Golden Globes: 12 Years A Slave Wins Best Film
British director Steve McQueen's 12 Years A Slave has won best film (drama) at the Golden Globe Awards.
However, in a disappointing night for homegrown talent, McQueen and the film's star, Chiwetel Ejiofor, lost out in their individual categories.
American Hustle was the biggest winner, picking up three awards at the Beverly Hills ceremony.
The film, about two con artists recruited to help an FBI sting operation, won best musical/comedy.
Two of its all-star cast, Amy Adams and Jennifer Lawrence, also picked up gongs for best actress and supporting actress.
British hopes were high at the start of the night, particularly in the best actress and actor (drama) categories.
Dame Judi Dench, Emma Thompson and Kate Winslet were all in the running, but ended up losing out to Cate Blanchett for her role in Woody Allen's Blue Jasmine.
Idris Elba and Chiwetel Ejiofor - nominated for Mandela: Long Walk To Freedom, and the much-fancied 12 Years A Slave - also came away empty-handed.
Instead it was Matthew McConaughey's role in Dallas Buyers Club, as a rodeo cowboy diagnosed with Aids, that took home the honours.
"Ron Woodroof's story was an underdog, for years it was an underdog, we couldn't get it made ... I'm so glad it got passed on so many times or it wouldn't have come to me," said McConaughey.
Actor and rock star Jared Leto - McConaughey's co-star - won the supporting actor gong for playing a transgender character in the movie.
Away from the big categories, individual British success was limited to Jacqueline Bisset.
The 69-year-old won best supporting actress for her role in BBC mini-series Dancing on the Edge, set in the jazz scene of the 1930s.
Elsewhere, Leonardo DiCaprio won best actor in a musical or comedy for starring in tale of greed and excess The Wolf Of Wall Street, directed by Martin Scorsese.
3D space hit Gravity added to its box office success by bagging an award for film-maker Alfonso Cuaron.
The Golden Globes, held at the Beverly Hilton Hotel, are voted for by the Hollywood Foreign Press Association and is one of Hollywood's biggest nights, setting a marker for the Oscars.
12 Years a Slave is now likely to go into March's showpiece event as favourite for best film - assuming it is chosen in Thursday's nominations.
But whether the biographical movie - set in 19th century America - can sweep the board is another matter.
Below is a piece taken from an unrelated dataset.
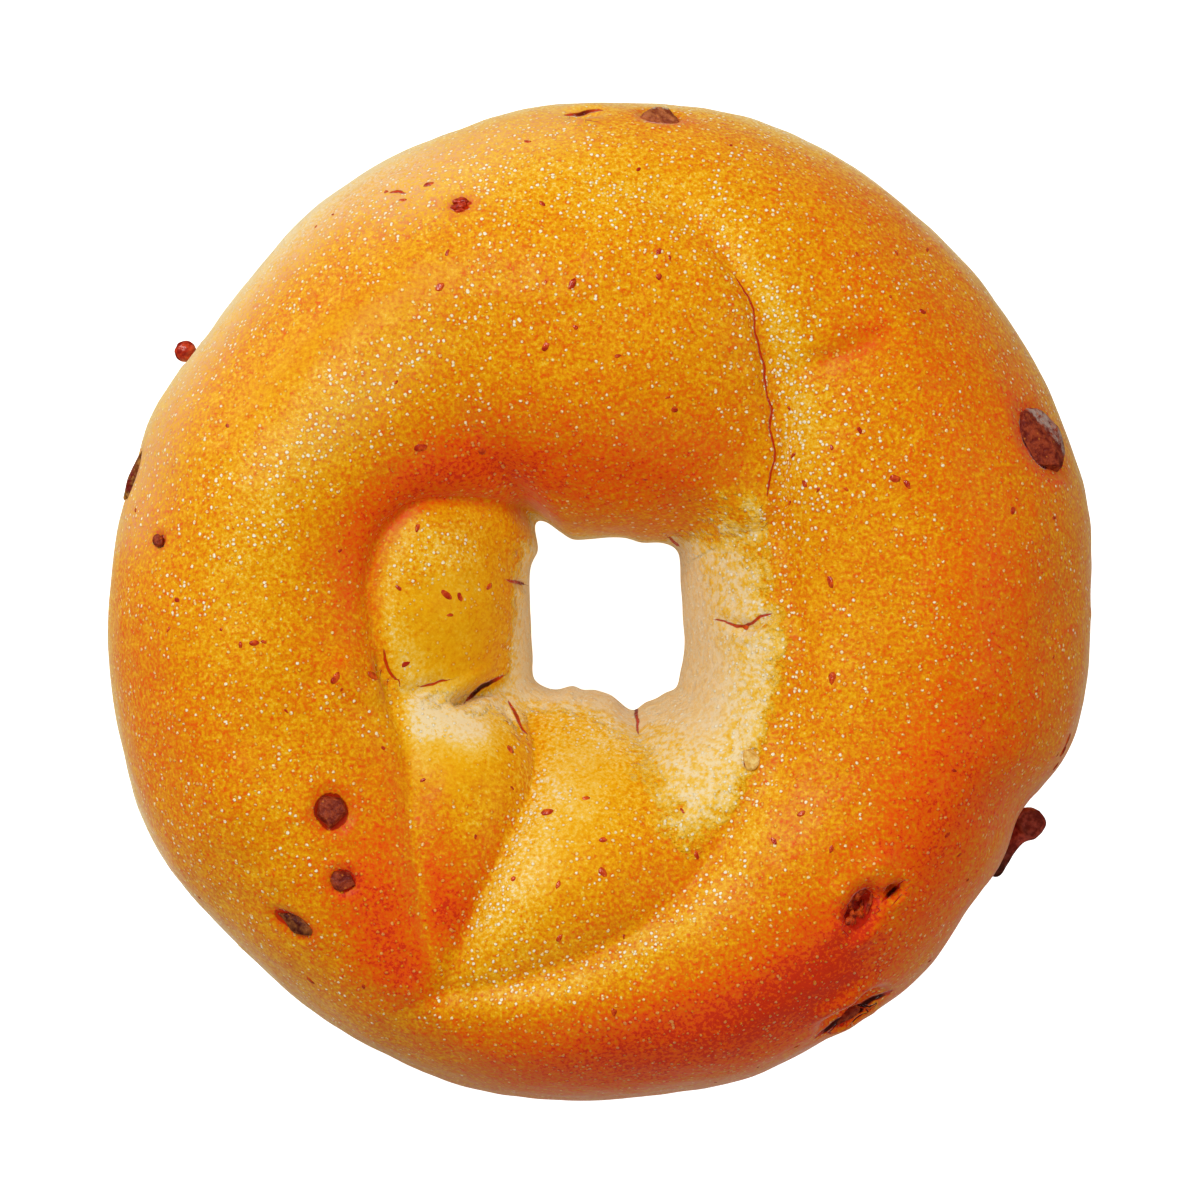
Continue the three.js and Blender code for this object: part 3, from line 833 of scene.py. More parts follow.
# Around each piece the same dark line is drawn where it meets the dough: painted shade in the gap between
# them.
for piece in PIECES:
    from_edge = np.maximum(0, share_of_piece(piece, 0) - 0.76) * piece["size"][1] * 0.5 * MM
    nearer = from_edge < np.minimum(np.abs(crack_and_shade_line_distance), CONTACT_REACH)
    crack_and_shade_line_distance = np.where(nearer, from_edge, crack_and_shade_line_distance)
    crack_and_shade_line_width = np.where(nearer, (0.16 + 0.02 * piece["size"][1]) * MM, crack_and_shade_line_width)
crack_and_shade_line_width *= smoothstep(CRACK_REACH, 0.7 * CRACK_REACH, np.abs(crack_and_shade_line_distance))
crack_and_shade_line_width *= smoothstep(0.7 * WAIST_HEIGHT, 0.9 * WAIST_HEIGHT, crust[:, 2])
store(dough_mesh, "crack_and_shade_line_distance", crack_and_shade_line_distance / MM)
store(dough_mesh, "crack_and_shade_line_width", crack_and_shade_line_width / MM)
print("vertices beside a crack:", int((crack_and_shade_line_width > 0).sum()))

# %% [markdown]
# ## The crust as a material
# Boiled dough bakes to a thin shiny skin full of tiny blisters. Their tops are painted paler than the
# crust between them, partly as paler dough and partly as painted highlight, and the palest carry a
# painted white glint where the light would catch them. Painting them would need a picture; a cell
# pattern gives one blister per cell at their real size, under a millimetre, and the same pattern
# raises them in the bump. The colour comes from one ramp from raw cream to red-brown. Over it lie a
# painted sheen, a pale haze along the lit upper left rim, and, below, the duller brown of the face
# that stood on the tray.

# %% Helpers for node trees
def rgb(red, green, blue):
    """A colour given as screen values from 0 to 255, as the linear values that shaders take."""
    screen = [value / 255 for value in (red, green, blue)]
    return tuple(c / 12.92 if c <= 0.04 else ((c + 0.055) / 1.055) ** 2.4 for c in screen)


class Tree:
    """A material's nodes, with short calls for the kinds used here."""

    def __init__(self, name):
        self.material = bpy.data.materials.new(name)
        self.material.use_nodes = True
        self.nodes = self.material.node_tree.nodes
        self.links = self.material.node_tree.links
        self.shader = self.nodes["Principled BSDF"]

    def put(self, socket, value):
        if isinstance(value, bpy.types.NodeSocket):
            self.links.new(value, socket)
        else:
            socket.default_value = value

    def math(self, operation, *values):
        node = self.nodes.new("ShaderNodeMath")
        node.operation = operation
        for socket, value in zip(node.inputs, values):
            self.put(socket, value)
        return node.outputs[0]

    def step(self, value, low, high, to_low=0.0, to_high=1.0):
        """value between low and high, smoothly remapped to between to_low and to_high."""
        node = self.nodes.new("ShaderNodeMapRange")
        node.interpolation_type = "SMOOTHSTEP"
        for name, given in zip(
            ("Value", "From Min", "From Max", "To Min", "To Max"), (value, low, high, to_low, to_high)
        ):
            self.put(node.inputs[name], given)
        return node.outputs[0]

    def add_part(self, value, amount, pattern, middle=0.0):
        """value plus amount times how far the pattern is above its middle."""
        above = self.math("SUBTRACT", pattern, middle) if middle else pattern
        return self.math("ADD", value, self.math("MULTIPLY", above, amount))

    def between(self, share, a, b):
        """a where share is 0, b where it is 1."""
        return self.math("ADD", a, self.math("MULTIPLY", share, self.math("SUBTRACT", b, a)))

    def object_place(self):
        """The place on the object, turned so that no noise lattice lies level with the surface."""
        turned = self.nodes.new("ShaderNodeVectorRotate")
        turned.rotation_type = "EULER_XYZ"
        turned.inputs["Rotation"].default_value = (0.7, 0.4, 0.2)
        self.links.new(self.nodes.new("ShaderNodeTexCoord").outputs["Object"], turned.inputs["Vector"])
        return turned.outputs["Vector"]

    def attribute(self, name):
        node = self.nodes.new("ShaderNodeAttribute")
        node.attribute_name = name
        return node.outputs["Fac"]

    def noise(self, place, size, detail=2.0, roughness=0.5):
        """Noise whose blobs are about size metres across."""
        node = self.nodes.new("ShaderNodeTexNoise")
        self.links.new(place, node.inputs["Vector"])
        node.inputs["Scale"].default_value = 1 / size
        node.inputs["Detail"].default_value = detail
        node.inputs["Roughness"].default_value = roughness
        return node.outputs["Fac"]

    def cells(self, place, size):
        """Distance from the middle of the nearest cell, and a random value of its own for each cell."""
        node = self.nodes.new("ShaderNodeTexVoronoi")
        self.links.new(place, node.inputs["Vector"])
        node.inputs["Scale"].default_value = 1 / size
        split = self.nodes.new("ShaderNodeSeparateColor")
        self.links.new(node.outputs["Color"], split.inputs["Color"])
        return node.outputs["Distance"], split.outputs[0]

    def warped(self, place, size, reach):
        """The place moved about by up to reach, so that round shapes come out uneven."""
        node = self.nodes.new("ShaderNodeTexNoise")
        self.links.new(place, node.inputs["Vector"])
        node.inputs["Scale"].default_value = 1 / size
        node.inputs["Detail"].default_value = 1
        moved = self.nodes.new("ShaderNodeVectorMath")
        moved.operation = "MULTIPLY_ADD"
        self.links.new(node.outputs["Color"], moved.inputs[0])
        moved.inputs[1].default_value = (2 * reach, 2 * reach, 2 * reach)
        self.links.new(place, moved.inputs[2])
        return moved.outputs[0]

    def ramp(self, value, stops):
        node = self.nodes.new("ShaderNodeValToRGB")
        self.links.new(value, node.inputs["Fac"])
        elements = node.color_ramp.elements
        while len(elements) < len(stops):
            elements.new(0.5)
        for element, (position, color) in zip(elements, stops):
            element.position = position
            element.color = (*color, 1)
        return node.outputs["Color"]

    def mix(self, share, under, over):
        node = self.nodes.new("ShaderNodeMix")
        node.data_type = "RGBA"
        self.put(node.inputs["Factor"], share)
        self.put(node.inputs["A"], under if isinstance(under, bpy.types.NodeSocket) else (*under, 1))
        self.put(node.inputs["B"], over if isinstance(over, bpy.types.NodeSocket) else (*over, 1))
        return node.outputs["Result"]

    def bump(self, height, distance, strength=1.0):
        node = self.nodes.new("ShaderNodeBump")
        node.inputs["Strength"].default_value = strength
        node.inputs["Distance"].default_value = distance
        self.links.new(height, node.inputs["Height"])
        self.links.new(node.outputs["Normal"], self.shader.inputs["Normal"])
        self.links.new(node.outputs["Normal"], self.shader.inputs["Coat Normal"])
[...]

It missed out in six of the seven awards it was nominated for.
The Globes also honoured the best of the year's television, with cult hit Breaking Bad scooping two prizes following its dramatic finale last year.
The tale of a teacher who ends up selling crystal meth won best TV drama, beating Downton Abbey, and Bryan Cranston won best actor.
"This is such a wonderful honour and such a lovely way to say goodbye to the show that meant so much to me," said Cranston.
Hollywood veteran Michael Douglas' portrayal of flamboyant pianist Liberace in Behind The Candelabra also got him a share of the awards limelight.